▸ Task description
The listing below holds a line with "meter_body();" and a later line with "before = set(bpy.data.objects)". Write out those two lines and every line between them, exactly, and nothing else.

▸ Dataset section
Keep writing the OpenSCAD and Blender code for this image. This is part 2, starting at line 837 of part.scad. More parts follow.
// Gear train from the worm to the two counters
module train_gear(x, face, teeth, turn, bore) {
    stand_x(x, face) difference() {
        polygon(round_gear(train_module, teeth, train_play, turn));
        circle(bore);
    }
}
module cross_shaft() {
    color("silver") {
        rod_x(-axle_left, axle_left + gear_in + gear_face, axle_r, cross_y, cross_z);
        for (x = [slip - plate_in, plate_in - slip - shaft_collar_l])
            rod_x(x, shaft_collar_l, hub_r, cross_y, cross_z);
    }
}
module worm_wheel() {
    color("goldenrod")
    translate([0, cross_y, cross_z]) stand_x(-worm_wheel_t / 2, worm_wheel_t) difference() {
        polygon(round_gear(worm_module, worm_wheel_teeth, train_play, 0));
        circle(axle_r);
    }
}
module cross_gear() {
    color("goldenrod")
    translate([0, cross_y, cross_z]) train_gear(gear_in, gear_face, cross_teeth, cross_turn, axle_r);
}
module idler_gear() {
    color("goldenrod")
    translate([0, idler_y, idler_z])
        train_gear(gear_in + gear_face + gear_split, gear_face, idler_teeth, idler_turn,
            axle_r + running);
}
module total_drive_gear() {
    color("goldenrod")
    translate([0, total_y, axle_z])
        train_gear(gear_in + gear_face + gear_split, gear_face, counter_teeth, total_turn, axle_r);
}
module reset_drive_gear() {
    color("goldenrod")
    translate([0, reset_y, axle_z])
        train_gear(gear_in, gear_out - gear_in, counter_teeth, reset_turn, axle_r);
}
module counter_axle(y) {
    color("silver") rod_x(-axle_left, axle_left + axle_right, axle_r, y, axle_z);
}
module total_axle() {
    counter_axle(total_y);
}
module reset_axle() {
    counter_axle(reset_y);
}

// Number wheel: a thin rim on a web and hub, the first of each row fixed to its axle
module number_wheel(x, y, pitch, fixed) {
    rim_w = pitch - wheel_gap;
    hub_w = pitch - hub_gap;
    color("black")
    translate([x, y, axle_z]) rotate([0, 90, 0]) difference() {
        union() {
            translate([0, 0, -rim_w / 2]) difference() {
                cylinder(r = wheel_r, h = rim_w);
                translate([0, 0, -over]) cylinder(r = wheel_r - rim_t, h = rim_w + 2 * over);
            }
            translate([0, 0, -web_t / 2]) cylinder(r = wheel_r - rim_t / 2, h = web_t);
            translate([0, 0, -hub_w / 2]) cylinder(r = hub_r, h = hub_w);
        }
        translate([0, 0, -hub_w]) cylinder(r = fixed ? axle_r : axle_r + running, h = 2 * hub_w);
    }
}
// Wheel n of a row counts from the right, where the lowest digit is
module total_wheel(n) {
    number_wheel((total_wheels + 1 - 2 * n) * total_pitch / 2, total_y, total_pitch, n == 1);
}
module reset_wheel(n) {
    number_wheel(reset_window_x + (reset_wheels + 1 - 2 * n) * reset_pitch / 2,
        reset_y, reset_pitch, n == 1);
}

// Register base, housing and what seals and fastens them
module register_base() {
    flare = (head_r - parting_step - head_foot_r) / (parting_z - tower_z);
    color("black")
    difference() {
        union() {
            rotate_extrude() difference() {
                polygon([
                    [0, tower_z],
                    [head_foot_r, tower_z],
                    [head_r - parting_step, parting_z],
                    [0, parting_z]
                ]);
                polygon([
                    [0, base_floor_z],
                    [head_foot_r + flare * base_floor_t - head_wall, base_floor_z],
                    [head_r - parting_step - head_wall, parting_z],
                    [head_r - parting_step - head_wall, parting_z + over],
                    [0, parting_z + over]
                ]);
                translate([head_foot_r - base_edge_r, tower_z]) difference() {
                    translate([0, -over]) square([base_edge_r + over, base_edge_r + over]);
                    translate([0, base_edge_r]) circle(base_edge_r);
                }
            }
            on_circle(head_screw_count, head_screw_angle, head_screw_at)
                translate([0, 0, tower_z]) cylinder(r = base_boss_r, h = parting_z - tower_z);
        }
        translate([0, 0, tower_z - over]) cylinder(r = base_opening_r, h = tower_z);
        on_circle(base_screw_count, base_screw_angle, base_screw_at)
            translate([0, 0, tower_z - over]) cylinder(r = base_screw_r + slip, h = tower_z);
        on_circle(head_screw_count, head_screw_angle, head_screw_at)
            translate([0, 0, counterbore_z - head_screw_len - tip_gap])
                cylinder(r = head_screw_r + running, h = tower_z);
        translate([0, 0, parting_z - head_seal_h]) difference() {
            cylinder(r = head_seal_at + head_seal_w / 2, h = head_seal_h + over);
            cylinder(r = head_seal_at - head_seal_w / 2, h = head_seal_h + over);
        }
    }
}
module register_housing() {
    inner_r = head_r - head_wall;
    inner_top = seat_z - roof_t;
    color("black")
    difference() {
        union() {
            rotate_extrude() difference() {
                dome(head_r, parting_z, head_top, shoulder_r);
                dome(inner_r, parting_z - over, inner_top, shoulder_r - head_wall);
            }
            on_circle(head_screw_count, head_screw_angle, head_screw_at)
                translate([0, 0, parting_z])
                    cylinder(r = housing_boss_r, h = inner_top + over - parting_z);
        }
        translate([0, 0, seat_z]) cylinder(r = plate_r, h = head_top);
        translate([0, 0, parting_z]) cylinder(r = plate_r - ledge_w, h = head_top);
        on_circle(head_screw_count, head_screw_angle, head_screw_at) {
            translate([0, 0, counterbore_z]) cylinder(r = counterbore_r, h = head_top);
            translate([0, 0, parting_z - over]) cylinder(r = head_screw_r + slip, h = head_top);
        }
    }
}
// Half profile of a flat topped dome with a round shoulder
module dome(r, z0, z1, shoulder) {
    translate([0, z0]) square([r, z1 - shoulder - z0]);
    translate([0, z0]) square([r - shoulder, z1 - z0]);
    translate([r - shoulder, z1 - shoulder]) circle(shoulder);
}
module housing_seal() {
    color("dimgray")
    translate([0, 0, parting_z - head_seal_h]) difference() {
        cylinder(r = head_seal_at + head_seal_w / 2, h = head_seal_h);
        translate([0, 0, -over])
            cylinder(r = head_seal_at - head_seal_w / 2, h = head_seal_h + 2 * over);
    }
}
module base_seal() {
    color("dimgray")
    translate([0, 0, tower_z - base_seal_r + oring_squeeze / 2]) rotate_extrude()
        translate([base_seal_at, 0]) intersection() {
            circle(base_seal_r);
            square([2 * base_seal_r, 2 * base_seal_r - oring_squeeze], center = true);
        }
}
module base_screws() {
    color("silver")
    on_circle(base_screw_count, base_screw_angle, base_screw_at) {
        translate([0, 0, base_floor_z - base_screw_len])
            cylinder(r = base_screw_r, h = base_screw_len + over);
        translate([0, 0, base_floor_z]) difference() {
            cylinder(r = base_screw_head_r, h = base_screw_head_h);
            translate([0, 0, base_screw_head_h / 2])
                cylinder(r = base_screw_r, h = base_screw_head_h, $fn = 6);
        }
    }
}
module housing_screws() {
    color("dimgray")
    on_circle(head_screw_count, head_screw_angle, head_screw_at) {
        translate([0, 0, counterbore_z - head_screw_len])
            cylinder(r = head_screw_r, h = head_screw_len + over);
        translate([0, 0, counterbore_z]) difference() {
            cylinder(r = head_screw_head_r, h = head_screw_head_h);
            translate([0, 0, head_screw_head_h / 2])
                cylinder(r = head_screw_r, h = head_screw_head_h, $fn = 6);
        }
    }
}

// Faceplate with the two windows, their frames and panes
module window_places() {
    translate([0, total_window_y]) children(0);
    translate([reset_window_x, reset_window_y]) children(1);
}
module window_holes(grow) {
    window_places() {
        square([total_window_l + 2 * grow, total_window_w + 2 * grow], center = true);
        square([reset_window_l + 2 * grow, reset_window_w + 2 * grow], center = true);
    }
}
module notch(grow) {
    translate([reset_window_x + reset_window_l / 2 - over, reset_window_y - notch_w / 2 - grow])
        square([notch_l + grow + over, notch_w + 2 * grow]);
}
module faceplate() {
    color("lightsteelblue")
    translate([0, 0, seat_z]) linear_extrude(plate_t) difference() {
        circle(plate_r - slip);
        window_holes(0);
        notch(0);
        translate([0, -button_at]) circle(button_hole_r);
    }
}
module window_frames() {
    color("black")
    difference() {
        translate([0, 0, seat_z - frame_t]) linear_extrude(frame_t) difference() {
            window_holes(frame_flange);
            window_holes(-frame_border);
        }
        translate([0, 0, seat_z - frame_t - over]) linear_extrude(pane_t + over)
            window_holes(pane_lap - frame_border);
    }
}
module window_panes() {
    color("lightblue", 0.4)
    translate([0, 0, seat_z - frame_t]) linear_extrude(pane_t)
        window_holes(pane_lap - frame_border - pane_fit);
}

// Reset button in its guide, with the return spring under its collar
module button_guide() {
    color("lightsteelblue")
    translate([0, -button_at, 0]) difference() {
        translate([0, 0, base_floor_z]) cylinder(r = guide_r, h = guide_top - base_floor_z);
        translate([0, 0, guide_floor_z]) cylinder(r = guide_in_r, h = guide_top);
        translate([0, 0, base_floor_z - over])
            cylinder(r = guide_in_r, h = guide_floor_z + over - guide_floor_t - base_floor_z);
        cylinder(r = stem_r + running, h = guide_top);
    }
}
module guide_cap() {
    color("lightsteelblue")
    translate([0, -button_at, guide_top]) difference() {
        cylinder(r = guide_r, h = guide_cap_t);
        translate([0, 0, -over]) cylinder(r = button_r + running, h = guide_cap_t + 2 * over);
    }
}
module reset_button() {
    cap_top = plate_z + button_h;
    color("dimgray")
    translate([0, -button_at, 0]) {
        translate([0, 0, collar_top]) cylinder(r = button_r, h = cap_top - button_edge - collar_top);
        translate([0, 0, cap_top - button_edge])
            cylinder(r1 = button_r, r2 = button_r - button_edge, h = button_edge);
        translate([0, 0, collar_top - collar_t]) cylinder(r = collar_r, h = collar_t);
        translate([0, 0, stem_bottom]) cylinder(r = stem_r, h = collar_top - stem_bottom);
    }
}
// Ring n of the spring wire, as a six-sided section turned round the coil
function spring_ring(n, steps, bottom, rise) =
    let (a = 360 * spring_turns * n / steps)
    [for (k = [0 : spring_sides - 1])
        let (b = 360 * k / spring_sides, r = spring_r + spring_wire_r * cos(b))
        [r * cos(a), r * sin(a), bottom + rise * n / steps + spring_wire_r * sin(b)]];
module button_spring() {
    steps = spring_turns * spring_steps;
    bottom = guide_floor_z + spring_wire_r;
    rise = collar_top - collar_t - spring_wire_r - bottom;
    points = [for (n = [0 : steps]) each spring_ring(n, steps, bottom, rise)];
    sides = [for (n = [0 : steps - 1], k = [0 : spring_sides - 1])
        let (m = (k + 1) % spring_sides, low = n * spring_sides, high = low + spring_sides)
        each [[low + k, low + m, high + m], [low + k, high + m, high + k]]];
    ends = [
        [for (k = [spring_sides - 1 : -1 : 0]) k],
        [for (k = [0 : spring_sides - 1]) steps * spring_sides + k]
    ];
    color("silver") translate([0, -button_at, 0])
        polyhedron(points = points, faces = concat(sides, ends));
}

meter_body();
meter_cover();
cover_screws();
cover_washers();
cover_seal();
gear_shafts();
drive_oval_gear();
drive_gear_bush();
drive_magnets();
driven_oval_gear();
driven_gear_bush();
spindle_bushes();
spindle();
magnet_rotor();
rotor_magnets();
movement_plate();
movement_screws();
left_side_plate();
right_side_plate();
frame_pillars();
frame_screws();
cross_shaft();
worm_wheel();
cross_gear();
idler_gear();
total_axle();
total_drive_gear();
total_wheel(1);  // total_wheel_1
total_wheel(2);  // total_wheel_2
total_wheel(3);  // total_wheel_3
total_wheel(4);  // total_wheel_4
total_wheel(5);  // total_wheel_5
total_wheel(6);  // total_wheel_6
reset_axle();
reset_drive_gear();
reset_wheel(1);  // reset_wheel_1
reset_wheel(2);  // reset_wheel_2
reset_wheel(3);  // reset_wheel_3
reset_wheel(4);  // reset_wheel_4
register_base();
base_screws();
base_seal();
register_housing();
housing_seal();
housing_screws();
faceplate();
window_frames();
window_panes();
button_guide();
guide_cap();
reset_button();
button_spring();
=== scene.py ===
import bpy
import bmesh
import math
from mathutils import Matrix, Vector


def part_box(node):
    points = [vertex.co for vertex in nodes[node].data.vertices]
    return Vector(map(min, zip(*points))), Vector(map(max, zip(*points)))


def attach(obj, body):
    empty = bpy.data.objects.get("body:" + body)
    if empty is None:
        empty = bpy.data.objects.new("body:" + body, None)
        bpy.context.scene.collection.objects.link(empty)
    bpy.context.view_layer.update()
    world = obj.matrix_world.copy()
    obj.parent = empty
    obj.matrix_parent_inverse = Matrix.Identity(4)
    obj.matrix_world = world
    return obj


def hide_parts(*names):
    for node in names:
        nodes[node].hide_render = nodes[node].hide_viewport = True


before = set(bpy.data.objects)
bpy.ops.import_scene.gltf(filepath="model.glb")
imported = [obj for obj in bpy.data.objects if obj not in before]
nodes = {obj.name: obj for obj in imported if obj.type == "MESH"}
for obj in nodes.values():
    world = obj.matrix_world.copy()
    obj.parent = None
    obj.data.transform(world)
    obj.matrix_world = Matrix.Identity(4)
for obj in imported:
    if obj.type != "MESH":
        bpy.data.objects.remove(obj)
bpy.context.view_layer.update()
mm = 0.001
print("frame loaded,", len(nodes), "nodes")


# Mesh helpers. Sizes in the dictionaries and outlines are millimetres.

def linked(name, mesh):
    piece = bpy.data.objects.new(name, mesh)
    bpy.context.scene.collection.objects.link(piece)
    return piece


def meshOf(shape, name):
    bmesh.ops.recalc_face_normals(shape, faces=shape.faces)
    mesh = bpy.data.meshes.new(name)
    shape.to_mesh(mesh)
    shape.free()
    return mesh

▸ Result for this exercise
meter_body();
meter_cover();
cover_screws();
cover_washers();
cover_seal();
gear_shafts();
drive_oval_gear();
drive_gear_bush();
drive_magnets();
driven_oval_gear();
driven_gear_bush();
spindle_bushes();
spindle();
magnet_rotor();
rotor_magnets();
movement_plate();
movement_screws();
left_side_plate();
right_side_plate();
frame_pillars();
frame_screws();
cross_shaft();
worm_wheel();
cross_gear();
idler_gear();
total_axle();
total_drive_gear();
total_wheel(1);  // total_wheel_1
total_wheel(2);  // total_wheel_2
total_wheel(3);  // total_wheel_3
total_wheel(4);  // total_wheel_4
total_wheel(5);  // total_wheel_5
total_wheel(6);  // total_wheel_6
reset_axle();
reset_drive_gear();
reset_wheel(1);  // reset_wheel_1
reset_wheel(2);  // reset_wheel_2
reset_wheel(3);  // reset_wheel_3
reset_wheel(4);  // reset_wheel_4
register_base();
base_screws();
base_seal();
register_housing();
housing_seal();
housing_screws();
faceplate();
window_frames();
window_panes();
button_guide();
guide_cap();
reset_button();
button_spring();
=== scene.py ===
import bpy
import bmesh
import math
from mathutils import Matrix, Vector


def part_box(node):
    points = [vertex.co for vertex in nodes[node].data.vertices]
    return Vector(map(min, zip(*points))), Vector(map(max, zip(*points)))


def attach(obj, body):
    empty = bpy.data.objects.get("body:" + body)
    if empty is None:
        empty = bpy.data.objects.new("body:" + body, None)
        bpy.context.scene.collection.objects.link(empty)
    bpy.context.view_layer.update()
    world = obj.matrix_world.copy()
    obj.parent = empty
    obj.matrix_parent_inverse = Matrix.Identity(4)
    obj.matrix_world = world
    return obj


def hide_parts(*names):
    for node in names:
        nodes[node].hide_render = nodes[node].hide_viewport = True


before = set(bpy.data.objects)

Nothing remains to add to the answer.